● PROVIDED ENTRIES
---
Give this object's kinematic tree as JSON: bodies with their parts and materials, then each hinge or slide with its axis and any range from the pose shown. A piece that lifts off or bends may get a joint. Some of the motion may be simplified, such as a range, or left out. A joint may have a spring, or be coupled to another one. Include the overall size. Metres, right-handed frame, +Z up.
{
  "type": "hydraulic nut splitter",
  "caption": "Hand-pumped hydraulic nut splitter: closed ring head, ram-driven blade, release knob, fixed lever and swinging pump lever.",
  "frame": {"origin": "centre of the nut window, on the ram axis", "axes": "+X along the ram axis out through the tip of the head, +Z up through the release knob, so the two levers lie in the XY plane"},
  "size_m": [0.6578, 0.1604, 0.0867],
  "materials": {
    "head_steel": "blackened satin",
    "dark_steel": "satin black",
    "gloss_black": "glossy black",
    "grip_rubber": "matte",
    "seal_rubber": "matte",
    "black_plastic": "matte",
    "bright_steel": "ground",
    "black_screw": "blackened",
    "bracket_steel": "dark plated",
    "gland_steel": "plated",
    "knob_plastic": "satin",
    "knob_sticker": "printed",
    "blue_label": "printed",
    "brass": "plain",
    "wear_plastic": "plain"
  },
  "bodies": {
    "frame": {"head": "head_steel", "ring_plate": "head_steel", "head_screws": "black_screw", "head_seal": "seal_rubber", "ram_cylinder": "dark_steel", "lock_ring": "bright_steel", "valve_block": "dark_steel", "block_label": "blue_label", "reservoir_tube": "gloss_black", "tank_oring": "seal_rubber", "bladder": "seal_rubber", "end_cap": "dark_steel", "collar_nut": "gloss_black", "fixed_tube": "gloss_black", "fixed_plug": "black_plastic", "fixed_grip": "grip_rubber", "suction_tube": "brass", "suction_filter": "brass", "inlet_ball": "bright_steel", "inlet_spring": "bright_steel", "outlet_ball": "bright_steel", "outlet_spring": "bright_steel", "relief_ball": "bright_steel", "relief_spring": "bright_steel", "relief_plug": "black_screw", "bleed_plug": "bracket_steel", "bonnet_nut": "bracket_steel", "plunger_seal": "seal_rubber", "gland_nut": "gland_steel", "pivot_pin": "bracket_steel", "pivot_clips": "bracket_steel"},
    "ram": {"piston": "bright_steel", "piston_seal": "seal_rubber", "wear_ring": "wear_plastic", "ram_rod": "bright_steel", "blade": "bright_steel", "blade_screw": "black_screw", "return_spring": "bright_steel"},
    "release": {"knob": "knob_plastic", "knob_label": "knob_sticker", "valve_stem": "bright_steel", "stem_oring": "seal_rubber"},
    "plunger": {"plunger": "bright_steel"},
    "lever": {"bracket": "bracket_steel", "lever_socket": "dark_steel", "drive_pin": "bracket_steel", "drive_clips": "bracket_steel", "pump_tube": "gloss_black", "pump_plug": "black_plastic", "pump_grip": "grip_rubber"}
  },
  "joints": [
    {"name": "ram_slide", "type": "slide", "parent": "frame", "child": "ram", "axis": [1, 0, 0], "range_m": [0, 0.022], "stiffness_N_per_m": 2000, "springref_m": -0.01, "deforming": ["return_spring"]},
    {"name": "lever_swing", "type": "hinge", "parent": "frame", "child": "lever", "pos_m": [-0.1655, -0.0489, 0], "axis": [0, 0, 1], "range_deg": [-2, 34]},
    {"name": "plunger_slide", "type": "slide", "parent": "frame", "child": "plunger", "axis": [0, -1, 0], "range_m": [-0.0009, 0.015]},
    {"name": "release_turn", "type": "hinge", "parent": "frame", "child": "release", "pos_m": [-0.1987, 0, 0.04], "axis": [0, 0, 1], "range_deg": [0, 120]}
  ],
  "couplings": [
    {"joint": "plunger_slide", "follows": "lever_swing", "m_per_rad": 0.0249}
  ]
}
---
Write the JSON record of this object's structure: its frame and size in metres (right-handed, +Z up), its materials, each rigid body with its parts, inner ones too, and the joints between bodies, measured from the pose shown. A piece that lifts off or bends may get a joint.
---
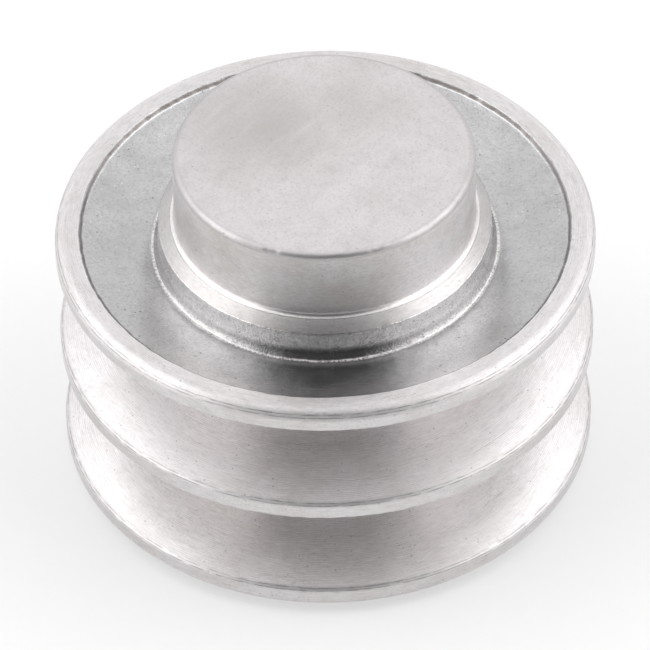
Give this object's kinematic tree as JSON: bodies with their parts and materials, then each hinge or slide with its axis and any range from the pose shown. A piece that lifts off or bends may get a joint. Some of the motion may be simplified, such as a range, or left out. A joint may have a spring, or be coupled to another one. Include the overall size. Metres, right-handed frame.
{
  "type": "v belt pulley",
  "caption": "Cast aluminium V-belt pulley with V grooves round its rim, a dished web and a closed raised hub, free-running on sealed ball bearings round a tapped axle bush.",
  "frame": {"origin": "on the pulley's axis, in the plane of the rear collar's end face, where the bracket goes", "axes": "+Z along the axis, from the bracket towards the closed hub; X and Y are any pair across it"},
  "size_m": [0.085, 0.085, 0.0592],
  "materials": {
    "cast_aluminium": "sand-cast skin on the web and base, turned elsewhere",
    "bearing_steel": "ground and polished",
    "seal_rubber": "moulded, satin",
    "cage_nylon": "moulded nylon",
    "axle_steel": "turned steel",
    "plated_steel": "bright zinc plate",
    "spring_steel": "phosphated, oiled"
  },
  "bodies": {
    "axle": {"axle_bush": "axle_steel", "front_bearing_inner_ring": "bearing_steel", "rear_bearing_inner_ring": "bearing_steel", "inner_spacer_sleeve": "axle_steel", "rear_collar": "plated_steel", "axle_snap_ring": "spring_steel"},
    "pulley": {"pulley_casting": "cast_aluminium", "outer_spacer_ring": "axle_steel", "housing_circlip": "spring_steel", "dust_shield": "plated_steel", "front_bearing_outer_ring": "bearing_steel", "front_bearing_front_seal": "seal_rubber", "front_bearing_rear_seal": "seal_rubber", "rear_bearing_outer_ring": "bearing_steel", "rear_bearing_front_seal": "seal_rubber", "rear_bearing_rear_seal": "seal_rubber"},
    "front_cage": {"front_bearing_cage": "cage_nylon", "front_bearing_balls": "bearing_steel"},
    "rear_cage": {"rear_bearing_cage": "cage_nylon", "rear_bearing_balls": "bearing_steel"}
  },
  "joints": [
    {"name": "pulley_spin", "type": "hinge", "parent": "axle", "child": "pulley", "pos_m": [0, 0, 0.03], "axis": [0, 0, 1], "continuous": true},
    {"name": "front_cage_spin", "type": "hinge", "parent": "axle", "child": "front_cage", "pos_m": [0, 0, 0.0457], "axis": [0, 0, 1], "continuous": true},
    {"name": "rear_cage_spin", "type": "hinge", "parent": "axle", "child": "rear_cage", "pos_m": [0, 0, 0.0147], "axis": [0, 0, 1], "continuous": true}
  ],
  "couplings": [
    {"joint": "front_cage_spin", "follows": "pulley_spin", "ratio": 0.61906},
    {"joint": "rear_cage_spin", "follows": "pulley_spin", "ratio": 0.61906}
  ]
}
---
● SET EXERCISE
Show the lines of the records that include the string "hinge".

● THE SOLUTION
Give this object's kinematic tree as JSON: bodies with their parts and materials, then each hinge or slide with its axis and any range from the pose shown. A piece that lifts off or bends may get a joint. Some of the motion may be simplified, such as a range, or left out. A joint may have a spring, or be coupled to another one. Include the overall size. Metres, right-handed frame, +Z up.
    {"name": "lever_swing", "type": "hinge", "parent": "frame", "child": "lever", "pos_m": [-0.1655, -0.0489, 0], "axis": [0, 0, 1], "range_deg": [-2, 34]},
    {"name": "release_turn", "type": "hinge", "parent": "frame", "child": "release", "pos_m": [-0.1987, 0, 0.04], "axis": [0, 0, 1], "range_deg": [0, 120]}
Give this object's kinematic tree as JSON: bodies with their parts and materials, then each hinge or slide with its axis and any range from the pose shown. A piece that lifts off or bends may get a joint. Some of the motion may be simplified, such as a range, or left out. A joint may have a spring, or be coupled to another one. Include the overall size. Metres, right-handed frame.
    {"name": "pulley_spin", "type": "hinge", "parent": "axle", "child": "pulley", "pos_m": [0, 0, 0.03], "axis": [0, 0, 1], "continuous": true},
    {"name": "front_cage_spin", "type": "hinge", "parent": "axle", "child": "front_cage", "pos_m": [0, 0, 0.0457], "axis": [0, 0, 1], "continuous": true},
    {"name": "rear_cage_spin", "type": "hinge", "parent": "axle", "child": "rear_cage", "pos_m": [0, 0, 0.0147], "axis": [0, 0, 1], "continuous": true}